Hilfreiches Empa-Computermodell
Die Messstationen in Südkorea und Japan jedoch spürten die illegalen Substanzen auf, sobald verschmutzte Luft von China über das Meer die Messorte erreichte. Dank verschiedenen Computermodellen – ein Modell stammt von der Empa – konnten die Forscher den Weg der Luftströmungen rekonstruieren und mit den Umweltmessungen vergleichen. Auf diese Weise erkannten die Wissenschaftler auch, dass die globalen FCKW-Emissionen wieder gesunken sind.
Die Forscher schätzen, dass etwa 60 Prozent des Erfolgs auf Massnahmen in Ostchina zurückzuführen sind. Über den Rest ist nichts bekannt. Laut Empa Forscher Stefan Reimann könnte ausschliesslich China für den Anstieg der Emissionen verantwortlich sein, da es keine Daten zum Beispiel von den Industriegebieten Westchinas gibt. Ebenso sind aber auch Indien und Russland weisse Flecken auf der Karte der Messstationen. «Das weltweite Messnetz muss ausgebaut werden, um Verstösse etwa gegen das Montreal-Protokoll aufzudecken», sagt Stefan Reimann. «Seit das Montreal-Protokoll in Kraft ist, ist die Meinung verbreitet, dass das Problem mit dem Ozonloch über Antarktis gelöst sei», warnt der Forscher. Aber wie dieses Beispiel zeige, ist eine bessere Überwachung durchaus nötig.

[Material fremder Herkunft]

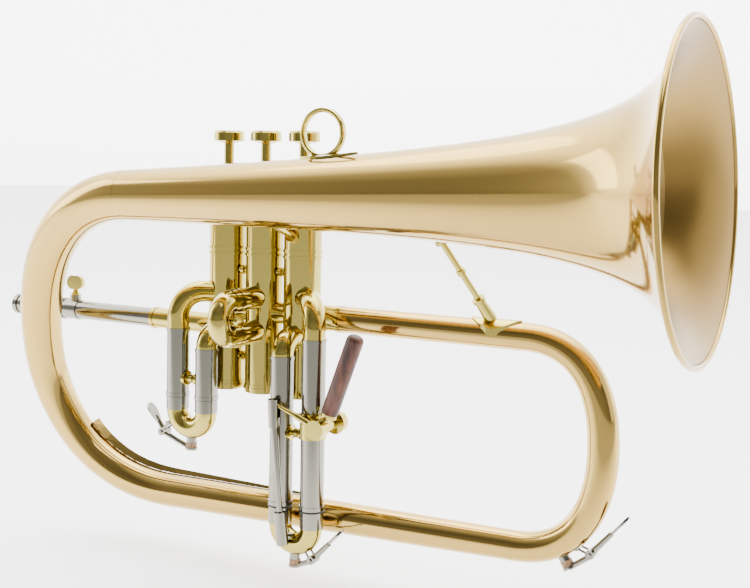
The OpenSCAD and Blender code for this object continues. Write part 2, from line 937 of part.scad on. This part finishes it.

Die Erholung des Ozonlochs geht nur langsam voran. Noch gibt es genug ozonzerstörende Substanzen in der Atmosphäre, sodass die Ozonschicht in jedem antarktischen Winter ausgedünnt wird. Im letzten Jahr sogar rekordverdächtig. Das Beispiel China zeigt, dass trotz Montreal-Protokoll illegale FCKW-Quellen nicht partout verhindert werden können und eine Überwachung durchaus angebracht ist.